While the Bureau of Prisons has the authority under the existing “compassionate release” program to do much of what I advocate, that program has been used far too sparingly, in part because of bureaucratic hurdles. From 2008 to 2014, only 11 of the thousands of prisoners sentenced by federal courts in New York have been released under this program. Most of them were terminally ill. Compassionate release provides no realistic way out of prison. And prisoners with no reason to hope have little reason to reform.

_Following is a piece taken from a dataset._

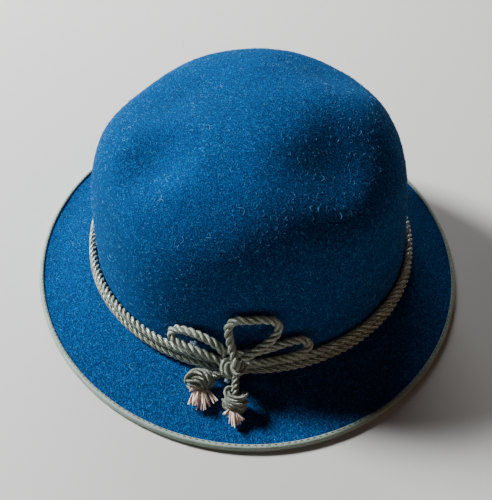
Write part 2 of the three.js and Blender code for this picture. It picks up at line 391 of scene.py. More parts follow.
def felt_rings():
    """The rings of the felt's upper side, from the brim's edge to the top of the crown."""
    level = MEAN_BRIM - FLAT_EDGE
    low = BREAK_HEIGHT - FLARE_DROP
    slope = [
        Vector((FLARE_OUT, low)),
        Vector((FLARE_OUT, low)) + SLOPE_START,
        Vector((level - SLOPE_END, BRIM_TOP)),
        Vector((level, BRIM_TOP)),
    ]
    flare = [
        Vector((0, BREAK_HEIGHT + FLARE_UP)),
        Vector((0, BREAK_HEIGHT)),
        Vector((FLARE_OUT, low)),
    ]
    rings = [brim_ring(MEAN_BRIM, BRIM_TOP), brim_ring(MEAN_BRIM - FLAT_EDGE / 2, BRIM_TOP)]
    for row in range(BRIM_ROWS):
        rings.append(brim_ring(*bezier(slope, 1 - row / BRIM_ROWS)))
    for row in range(FLARE_ROWS):
        beyond, height = bezier(flare, 1 - row / FLARE_ROWS)
        rise = (height - BREAK_HEIGHT) / CROWN_HEIGHT
        ring = wall_ring(max(0.0, rise), beyond)
        rings.append((*ring[:4], height, *ring[5:]))
    for row in range(CROWN_ROWS - 1, 0, -1):
        angle = (math.pi / 2) * (1 - row / CROWN_ROWS) ** ROW_CROWDING
        rise = math.sin(angle) ** (2 / SQUARENESS)
        if BREAK_HEIGHT + CROWN_HEIGHT * rise > rings[-1][4] + MM:
            rings.append(wall_ring(rise))
    return rings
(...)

I don’t advocate for a return to the flawed federal parole system that was essentially abolished in the 1980s. In that system, a judge who believed that a defendant should spend three years locked up would impose a nine-year sentence because parole was likely to be granted after he served one-third of it. But if that defendant’s parole was delayed or denied, the judge’s original intent was impeded. In contrast, my proposal would give the sentencing judge control. This makes sense because judges know whether a particular defendant got a break at sentencing or not and can best gauge the extent of positive change in a person.
The man I sentenced in 2006 will soon leave prison. Counting the time he served in custody before sentencing and time off for good behavior, he is scheduled to be released in April. In total, he will have served over 14 years. The last three years of that sentence, if not more, were a waste of time.
Upon his release, I will reach out to express my regret for rejecting the prosecutor’s request for leniency. And I will thank him for inciting my interest in this reform.
A “second look” to adjust sentences would give inmates an incentive to prepare themselves for productive lives on the outside, and allow judges like me to correct sentences that turn out, in hindsight, to be unnecessarily long. This would improve the fairness of our criminal justice system and increase the public’s confidence in our courts.
Stefan R. Underhill is a federal judge for the District of Connecticut.